**What is being asked**
Make an exact copy of all the records.

Stored entries
★ ★ ★ ★ ★ ★ ★

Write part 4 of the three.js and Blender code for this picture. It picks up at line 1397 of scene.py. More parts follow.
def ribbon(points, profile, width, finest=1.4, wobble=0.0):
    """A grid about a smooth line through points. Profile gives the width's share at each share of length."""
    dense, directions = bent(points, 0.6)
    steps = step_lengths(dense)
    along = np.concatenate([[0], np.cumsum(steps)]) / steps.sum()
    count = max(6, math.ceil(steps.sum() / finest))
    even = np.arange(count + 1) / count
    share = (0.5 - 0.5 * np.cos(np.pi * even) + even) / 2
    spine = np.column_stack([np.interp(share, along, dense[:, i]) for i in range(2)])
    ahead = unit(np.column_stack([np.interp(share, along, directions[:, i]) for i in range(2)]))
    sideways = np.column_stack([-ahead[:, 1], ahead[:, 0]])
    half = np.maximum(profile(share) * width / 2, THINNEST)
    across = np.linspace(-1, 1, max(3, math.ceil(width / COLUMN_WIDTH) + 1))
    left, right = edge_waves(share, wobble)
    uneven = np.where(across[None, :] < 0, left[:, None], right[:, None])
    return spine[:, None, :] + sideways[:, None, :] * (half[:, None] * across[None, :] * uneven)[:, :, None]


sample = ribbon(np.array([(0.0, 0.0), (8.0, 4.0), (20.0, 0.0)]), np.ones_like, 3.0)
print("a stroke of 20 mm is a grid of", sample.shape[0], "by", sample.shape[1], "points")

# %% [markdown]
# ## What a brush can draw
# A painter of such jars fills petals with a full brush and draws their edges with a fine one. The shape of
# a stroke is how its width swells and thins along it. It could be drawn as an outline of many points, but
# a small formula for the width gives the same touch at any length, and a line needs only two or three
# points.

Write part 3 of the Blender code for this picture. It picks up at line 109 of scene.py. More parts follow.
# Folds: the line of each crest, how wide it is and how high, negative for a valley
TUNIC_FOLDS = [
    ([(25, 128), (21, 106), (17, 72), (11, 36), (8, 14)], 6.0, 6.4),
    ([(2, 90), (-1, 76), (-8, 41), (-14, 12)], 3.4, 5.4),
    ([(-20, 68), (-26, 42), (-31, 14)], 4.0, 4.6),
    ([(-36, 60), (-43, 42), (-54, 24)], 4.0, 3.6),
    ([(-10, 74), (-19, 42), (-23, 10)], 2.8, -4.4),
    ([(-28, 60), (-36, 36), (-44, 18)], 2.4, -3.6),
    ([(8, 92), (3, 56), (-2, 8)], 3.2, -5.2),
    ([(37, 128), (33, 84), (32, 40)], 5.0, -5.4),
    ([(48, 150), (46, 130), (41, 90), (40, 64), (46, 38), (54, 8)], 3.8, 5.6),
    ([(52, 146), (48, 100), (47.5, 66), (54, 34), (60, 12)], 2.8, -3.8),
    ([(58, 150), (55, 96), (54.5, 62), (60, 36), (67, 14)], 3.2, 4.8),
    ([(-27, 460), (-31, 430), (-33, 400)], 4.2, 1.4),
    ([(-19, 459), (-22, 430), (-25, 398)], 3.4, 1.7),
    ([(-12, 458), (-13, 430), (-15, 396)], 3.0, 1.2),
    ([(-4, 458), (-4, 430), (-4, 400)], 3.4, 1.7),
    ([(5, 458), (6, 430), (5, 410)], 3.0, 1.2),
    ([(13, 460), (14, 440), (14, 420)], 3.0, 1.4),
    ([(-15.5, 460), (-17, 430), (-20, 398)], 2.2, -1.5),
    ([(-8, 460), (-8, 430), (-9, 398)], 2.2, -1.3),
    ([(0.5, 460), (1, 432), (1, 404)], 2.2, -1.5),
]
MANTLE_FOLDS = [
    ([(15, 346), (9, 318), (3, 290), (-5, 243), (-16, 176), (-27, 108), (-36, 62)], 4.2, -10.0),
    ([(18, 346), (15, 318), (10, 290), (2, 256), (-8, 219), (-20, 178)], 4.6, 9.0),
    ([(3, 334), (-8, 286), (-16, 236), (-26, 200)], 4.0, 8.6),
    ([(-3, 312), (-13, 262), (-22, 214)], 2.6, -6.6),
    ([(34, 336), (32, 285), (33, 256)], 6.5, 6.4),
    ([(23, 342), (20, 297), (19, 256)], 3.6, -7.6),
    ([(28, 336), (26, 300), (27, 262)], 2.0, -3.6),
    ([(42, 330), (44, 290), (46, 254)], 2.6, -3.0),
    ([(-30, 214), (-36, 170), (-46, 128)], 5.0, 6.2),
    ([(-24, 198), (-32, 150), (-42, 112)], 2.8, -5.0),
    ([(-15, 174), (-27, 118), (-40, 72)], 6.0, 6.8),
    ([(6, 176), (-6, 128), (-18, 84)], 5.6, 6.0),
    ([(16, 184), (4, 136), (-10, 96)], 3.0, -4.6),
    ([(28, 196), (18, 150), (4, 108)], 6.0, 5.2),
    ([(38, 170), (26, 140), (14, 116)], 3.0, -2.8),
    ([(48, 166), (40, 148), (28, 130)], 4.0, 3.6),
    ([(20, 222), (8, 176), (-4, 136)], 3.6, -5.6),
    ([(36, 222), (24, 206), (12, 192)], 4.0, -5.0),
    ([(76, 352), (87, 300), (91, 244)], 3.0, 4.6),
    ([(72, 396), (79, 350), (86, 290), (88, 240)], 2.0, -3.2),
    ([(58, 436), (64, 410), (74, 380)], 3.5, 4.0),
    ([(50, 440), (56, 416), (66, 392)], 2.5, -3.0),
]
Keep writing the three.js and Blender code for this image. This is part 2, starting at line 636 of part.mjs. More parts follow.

★ ★ ★ ★ ★ ★ ★

**The response**
Write part 4 of the three.js and Blender code for this picture. It picks up at line 1397 of scene.py. More parts follow.
def ribbon(points, profile, width, finest=1.4, wobble=0.0):
    """A grid about a smooth line through points. Profile gives the width's share at each share of length."""
    dense, directions = bent(points, 0.6)
    steps = step_lengths(dense)
    along = np.concatenate([[0], np.cumsum(steps)]) / steps.sum()
    count = max(6, math.ceil(steps.sum() / finest))
    even = np.arange(count + 1) / count
    share = (0.5 - 0.5 * np.cos(np.pi * even) + even) / 2
    spine = np.column_stack([np.interp(share, along, dense[:, i]) for i in range(2)])
    ahead = unit(np.column_stack([np.interp(share, along, directions[:, i]) for i in range(2)]))
    sideways = np.column_stack([-ahead[:, 1], ahead[:, 0]])
    half = np.maximum(profile(share) * width / 2, THINNEST)
    across = np.linspace(-1, 1, max(3, math.ceil(width / COLUMN_WIDTH) + 1))
    left, right = edge_waves(share, wobble)
    uneven = np.where(across[None, :] < 0, left[:, None], right[:, None])
    return spine[:, None, :] + sideways[:, None, :] * (half[:, None] * across[None, :] * uneven)[:, :, None]


sample = ribbon(np.array([(0.0, 0.0), (8.0, 4.0), (20.0, 0.0)]), np.ones_like, 3.0)
print("a stroke of 20 mm is a grid of", sample.shape[0], "by", sample.shape[1], "points")

# %% [markdown]
# ## What a brush can draw
# A painter of such jars fills petals with a full brush and draws their edges with a fine one. The shape of
# a stroke is how its width swells and thins along it. It could be drawn as an outline of many points, but
# a small formula for the width gives the same touch at any length, and a line needs only two or three
# points.

Write part 3 of the Blender code for this picture. It picks up at line 109 of scene.py. More parts follow.
# Folds: the line of each crest, how wide it is and how high, negative for a valley
TUNIC_FOLDS = [
    ([(25, 128), (21, 106), (17, 72), (11, 36), (8, 14)], 6.0, 6.4),
    ([(2, 90), (-1, 76), (-8, 41), (-14, 12)], 3.4, 5.4),
    ([(-20, 68), (-26, 42), (-31, 14)], 4.0, 4.6),
    ([(-36, 60), (-43, 42), (-54, 24)], 4.0, 3.6),
    ([(-10, 74), (-19, 42), (-23, 10)], 2.8, -4.4),
    ([(-28, 60), (-36, 36), (-44, 18)], 2.4, -3.6),
    ([(8, 92), (3, 56), (-2, 8)], 3.2, -5.2),
    ([(37, 128), (33, 84), (32, 40)], 5.0, -5.4),
    ([(48, 150), (46, 130), (41, 90), (40, 64), (46, 38), (54, 8)], 3.8, 5.6),
    ([(52, 146), (48, 100), (47.5, 66), (54, 34), (60, 12)], 2.8, -3.8),
    ([(58, 150), (55, 96), (54.5, 62), (60, 36), (67, 14)], 3.2, 4.8),
    ([(-27, 460), (-31, 430), (-33, 400)], 4.2, 1.4),
    ([(-19, 459), (-22, 430), (-25, 398)], 3.4, 1.7),
    ([(-12, 458), (-13, 430), (-15, 396)], 3.0, 1.2),
    ([(-4, 458), (-4, 430), (-4, 400)], 3.4, 1.7),
    ([(5, 458), (6, 430), (5, 410)], 3.0, 1.2),
    ([(13, 460), (14, 440), (14, 420)], 3.0, 1.4),
    ([(-15.5, 460), (-17, 430), (-20, 398)], 2.2, -1.5),
    ([(-8, 460), (-8, 430), (-9, 398)], 2.2, -1.3),
    ([(0.5, 460), (1, 432), (1, 404)], 2.2, -1.5),
]
MANTLE_FOLDS = [
    ([(15, 346), (9, 318), (3, 290), (-5, 243), (-16, 176), (-27, 108), (-36, 62)], 4.2, -10.0),
    ([(18, 346), (15, 318), (10, 290), (2, 256), (-8, 219), (-20, 178)], 4.6, 9.0),
    ([(3, 334), (-8, 286), (-16, 236), (-26, 200)], 4.0, 8.6),
    ([(-3, 312), (-13, 262), (-22, 214)], 2.6, -6.6),
    ([(34, 336), (32, 285), (33, 256)], 6.5, 6.4),
    ([(23, 342), (20, 297), (19, 256)], 3.6, -7.6),
    ([(28, 336), (26, 300), (27, 262)], 2.0, -3.6),
    ([(42, 330), (44, 290), (46, 254)], 2.6, -3.0),
    ([(-30, 214), (-36, 170), (-46, 128)], 5.0, 6.2),
    ([(-24, 198), (-32, 150), (-42, 112)], 2.8, -5.0),
    ([(-15, 174), (-27, 118), (-40, 72)], 6.0, 6.8),
    ([(6, 176), (-6, 128), (-18, 84)], 5.6, 6.0),
    ([(16, 184), (4, 136), (-10, 96)], 3.0, -4.6),
    ([(28, 196), (18, 150), (4, 108)], 6.0, 5.2),
    ([(38, 170), (26, 140), (14, 116)], 3.0, -2.8),
    ([(48, 166), (40, 148), (28, 130)], 4.0, 3.6),
    ([(20, 222), (8, 176), (-4, 136)], 3.6, -5.6),
    ([(36, 222), (24, 206), (12, 192)], 4.0, -5.0),
    ([(76, 352), (87, 300), (91, 244)], 3.0, 4.6),
    ([(72, 396), (79, 350), (86, 290), (88, 240)], 2.0, -3.2),
    ([(58, 436), (64, 410), (74, 380)], 3.5, 4.0),
    ([(50, 440), (56, 416), (66, 392)], 2.5, -3.0),
]
Keep writing the three.js and Blender code for this image. This is part 2, starting at line 636 of part.mjs. More parts follow.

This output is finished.